Ghattas never stood a chance
The simple fact is that the Ghattas saga has absolutely nothing to do with state security, but rather with a crusade to delegitimize Balad and paint the party as a security threat, as it prepares to kick it out of the Knesset. It began with the repeated attempts to disqualify Balad and its representatives from participating in national elections, went on to labeling its MKs “terrorists,” continued with Defense Minister Avigdor Liberman calling to revoke their citizenship, and culminated with night raids and arrests targeting dozens of party members as part of an ongoing investigation into party finances.
As a rule, the State of Israel is at its most creative when it comes to persecuting Palestinians — both citizens or subjects under occupation. It is enough to glance at the list of absurd laws that the Knesset has passed over the last few years. But one must admit: in Ghattas’ case, the state has managed to break even its own record.
It began with the trap set by the IPS and Public Security Minister Gilad Erdan. Erdan, after all, approved Ghattas’ visit to Ketziot Prison after preventing him from doing so for months before. With preliminary intelligence in their hands, the authorities preferred to make sure Ghattas fell for the trap. All it took was for the establishment to cross a few red lines, including the attorney general’s decision to ask the Knesset Ethics Committee to circumvent standard procedure and rescind Ghattas’ parliamentary immunity in order to arrest a sitting member of Knesset. This paved the way for his indictment.
So what options are left to an Arab member of Knesset who faces an entire system that has so clearly marked him as a target? Either he signs a plea bargain that, even in its “lighter” version that includes baseless clauses, or he refuses the plea bargain and takes the case to court.
One can presume that this dilemma was on Ghattas’ mind before he chose — “with a heavy heart” — to go for the plea bargain. Considering the alternative, one can understand why he chose this option.
Going to court may have given Ghattas the opportunity to turn his case into a symbolic one, especially when considering that the issue of security prisoners is a top priority for Palestinian society. Doing so, however, would mean paying a heavy personal and political price. There is no doubt that such a trial would be the nail in the coffin for Balad. A series of baseless security-based clauses crammed into the indictment sheet would set the stage for even more dangerous incitement against both Balad and the greater Arab public. It seems Ghattas had hoped to prevent this from happening, and justly so. And let’s not forget about a recently-passed law that would see him kicked out of the Knesset — a severe precedent that was avoided through the plea bargain.
According to police statistics provided following a freedom of information request, between 2011-2015, 91.5 percent of the 36,902 arrests made for “security offenses” targeted non-Jews. Out of the 22,918 indictments filed following these arrests, 94.8 percent were served to non-Jews. Among the prison population, Palestinian citizens of Israel more than double their representative size within the Israeli population.
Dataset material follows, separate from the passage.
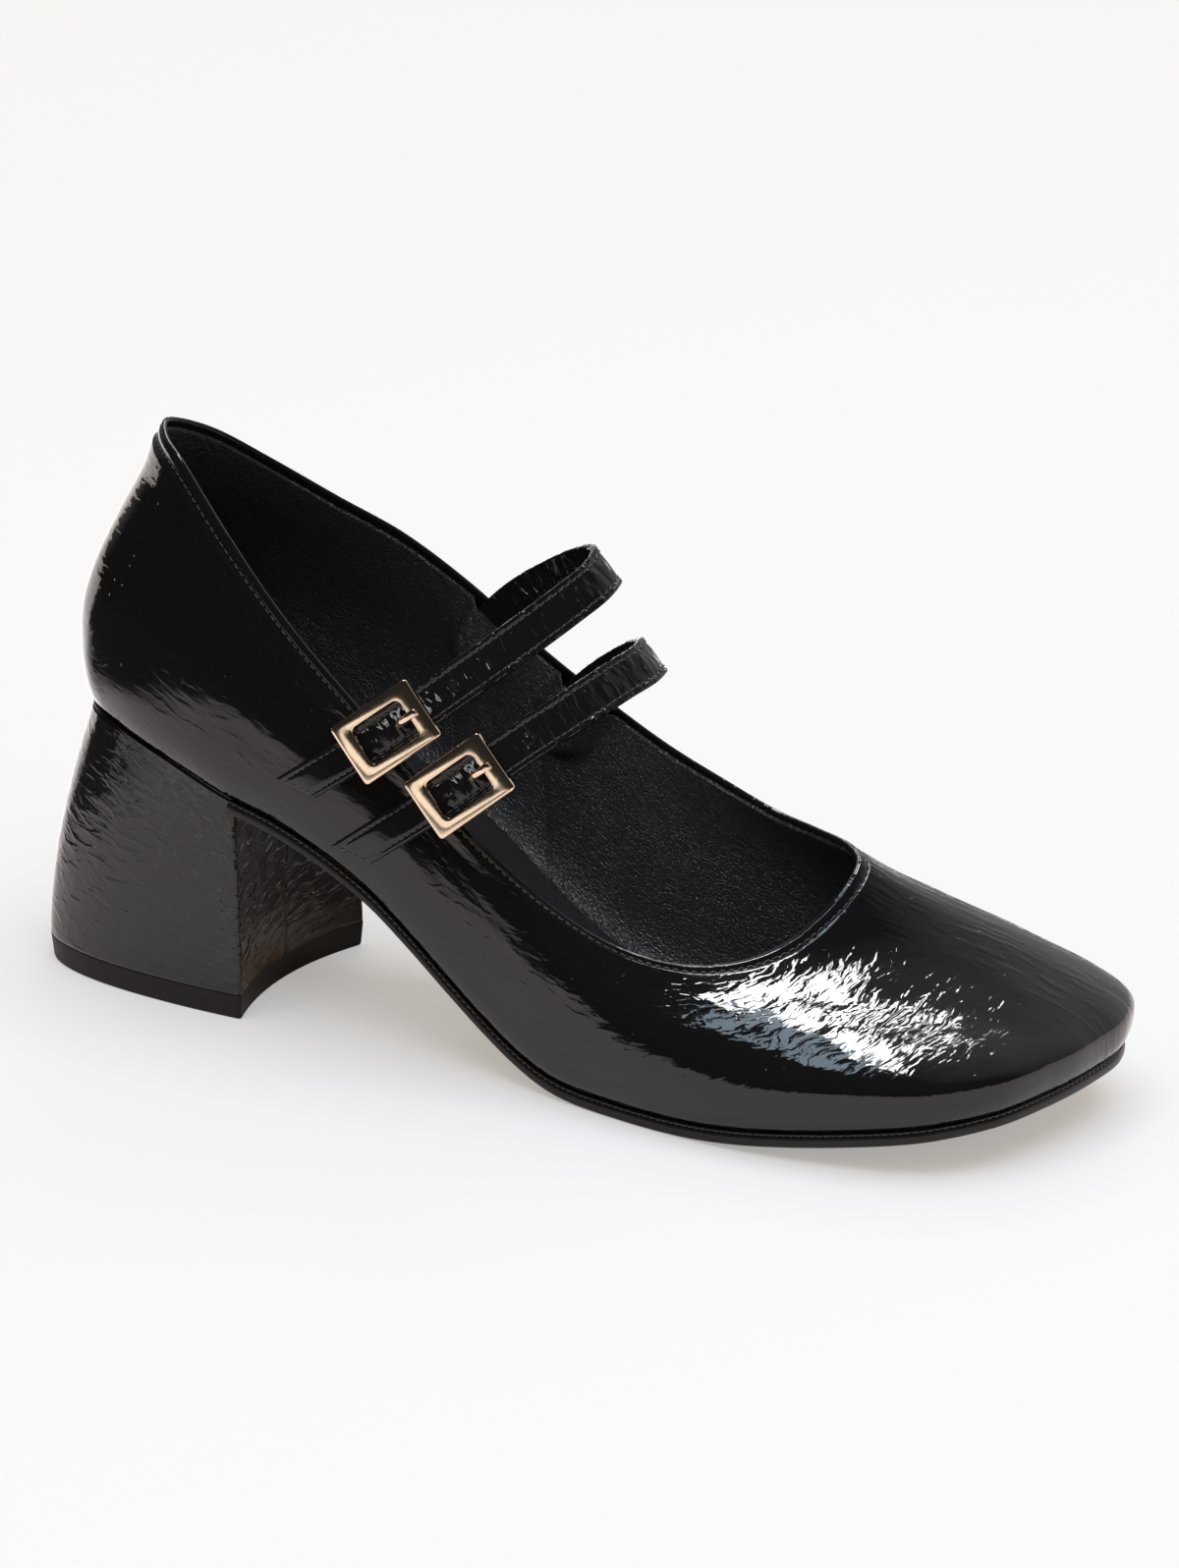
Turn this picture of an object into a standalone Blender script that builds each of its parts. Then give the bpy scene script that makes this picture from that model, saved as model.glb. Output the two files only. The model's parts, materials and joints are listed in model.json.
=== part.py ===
"""Mary jane shoe, right foot: upper, insole, outsole, covered heel with its top piece, two straps, chapes,
buckles and prongs. Lengths below are in millimetres, +X to the toe, +Y to the inner side, Z up from the floor."""
import bpy
import bmesh
import numpy as np

MM = 0.001
CENTRE = (114.85, -0.7)          # plan point that becomes the frame's origin
GAP = 0.3                      # clearance between neighbouring pieces

# widest plan outline of the upper: heel back, outer side, toe, inner side
OUTLINE = [(2.4, 0), (6.9, -13.8), (22, -23), (42, -27.5), (64, -28.5), (87, -28.5), (110, -30), (132, -34),
           (154, -38), (176, -39.5), (198, -38), (215.5, -33.5), (227, -23), (232.5, -9), (235.2, 5.3),
           (235.1, 20), (228.5, 32.3), (209, 37.2), (188, 38), (166, 36.5), (145, 33), (124, 29),
           (102, 26.5), (80, 26.5), (60, 27.5), (40, 27), (22, 22.5), (7.6, 13.2)]
# topline, station for station with the outline
TOPLINE = [(19.5, 0, 120), (23, -7.5, 119), (32.5, -15, 115.5), (47, -20.5, 103), (62, -23, 88.5),
           (78, -24.5, 75), (94, -25.5, 62), (110, -26.5, 50), (126, -26.8, 40.5), (141, -26, 34),
           (155, -23, 31.5), (164.5, -17, 32), (171, -9.5, 34.5), (175, -2, 38.5), (177.5, 5, 43),
           (177, 12, 46.5), (172, 17, 47.8), (163, 21, 48.2), (152, 23.8, 49.2), (139, 25.3, 53),
           (125, 25.5, 58.5), (110, 25, 66.5), (96, 24.3, 75), (80, 23.8, 86), (64, 23, 95),
           (49, 20.8, 101.5), (35, 16.5, 109), (25, 9.5, 116)]
SOLE_PROFILE = [(0, 56.5), (15, 55), (30, 52), (49, 46), (60, 43), (74, 37), (84, 31), (93, 24), (103, 15.8),
                (111, 9.8), (119, 4.9), (127, 1.6), (135, 0.2), (140, 0), (156, 0), (165, 0.3),
                (175, 1.2), (189, 3.2), (200, 5), (211, 6.9), (222, 8.8), (236, 11)]
WIDEST_RISE = [(0, 17), (40, 16), (90, 13), (140, 10), (200, 9), (236, 7)]   # widest line over the sole

SOLE_THICK = 2.6
SOLE_BREAST_X = 49.4
FEATHER_INSET = 3.2            # the upper tucks in by this much at its lower edge
WALL = 1.8
STEPS = 3                      # mesh stations per outline station
LOWER_ROWS, UPPER_ROWS = 4, 9

HEEL_BASE = dict(back=-6.0, front=51.8, half=25.5)
HEEL_TOP = dict(back=5.7, front=49.0, half=23.6)
HEEL_HOLLOW = 4.5              # depth of the concave breast
TOP_PIECE = 5.5
INSOLE_THICK = 2.2

STRAP_WIDE, STRAP_THICK = 8.8, 1.6
STRAP_REAR = [(84.3, -32.2, 67.6), (90.5, -30.0, 72.6), (96.7, -27.2, 77.6), (101.5, -22.3, 81.8),
              (106, -15.2, 86), (110.5, -7, 90.3), (114.5, 1, 94.4), (117, 8.5, 97.5), (115.8, 15.2, 98.8),
              (109.5, 19, 96.8), (101, 20.2, 92), (92.5, 20.6, 86), (85.5, 20.8, 79), (81.5, 20.8, 73)]
STRAP_FRONT = [(102.0, -32.4, 59.2), (108.0, -30.4, 64.2), (114.0, -27.6, 69.3), (118.3, -21.8, 73),
               (122, -14.5, 76), (125, -7, 78.6), (127.3, 0.8, 80.6), (128.8, 8, 81.8),
               (127, 14.5, 81.6), (120, 19, 77.4), (111.5, 21, 71), (104.5, 21.4, 64), (100.5, 21.6, 58)]
BUCKLE_LONG, BUCKLE_SHORT = 19.5, 13.9
BAR_END, BAR_SIDE, BUCKLE_THICK = 3.3, 2.4, 2.0
HOLE = (1.6, 2.6)              # prong hole, along and across the strap
CHAPE_WIDE, CHAPE_THICK = 7.8, 1.5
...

In light of these statistics, what kind of justice could MK Ghattas expect from a legal system whose main role is to entrench oppression against Palestinians, while occasionally adjusting its intensity? If the system has invested so much in taking down Ghattas, how far is it willing to go to try and obtain the most dramatic conviction possible?
One can believe that Ghattas signed a plea bargain — one that punishes him with a heavier sentence than Elor Azaria, an Israeli soldier who executed an incapacitated man. But in a reality where the chances that a Palestinian will see justice in an Israeli court are infinitesimal, a plea bargain is likely the lesser of two evils.